Isabelle Richefort conclut ainsi son livre Désirs d’ailleurs : « Si les critiques portèrent sur la mise en scène convenue et stéréotypée de l’indigène ainsi que sur la volonté des organisateurs de démontrer la légitimité de la colonisation, l’exposition a témoigné d’une réelle reconnaissance d’autres cultures et d’autres modes de vie ».

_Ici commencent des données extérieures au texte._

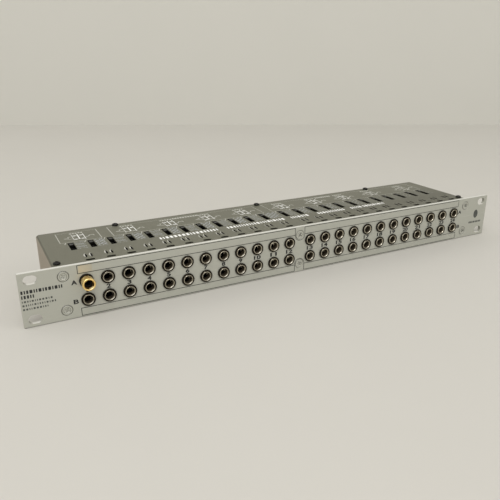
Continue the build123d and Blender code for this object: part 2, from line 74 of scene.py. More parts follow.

Néanmoins à l’exception de l’Humanité, critique vis-à-vis de l’esprit colonialiste français, la presse couvrira avec enthousiasme toutes les étapes de cette manifestation qui enregistrera plus de 3 millions d’entrées. Selon l’association marseillaise Ancrages « Véritable zoo humain, les Expositions Coloniales sont à l’articulation de trois processus : la construction d’un imaginaire social de l’Autre, la théorisation scientifique de la « hiérarchie des races », et l’édification d’un Empire colonial alors en pleins expansion. Ce sont des lieux au centre desquels se place la mise en scène de la différence : c’est l’invention du sauvage. En vérité, on fabrique un monde qui n’a aucun rapport avec le réel. Quand les Kanaks arrivent à Paris en 1931, on leur demande d’arrêter leurs chants chrétiens, car cela ne colle pas avec l’image du sauvage cannibale. On fabrique tout un environnement qui correspond à l’univers qu’on présuppose qu’un sauvage doit avoir : la hutte, le village, les danses, etc ».
Après elle, deux autres expositions coloniales seront encore montées à Strasbourg (1924) et à Paris (1931). Seuls vestiges restant de cette époque à Marseille, la Grille monumentale et le Palais des Arts.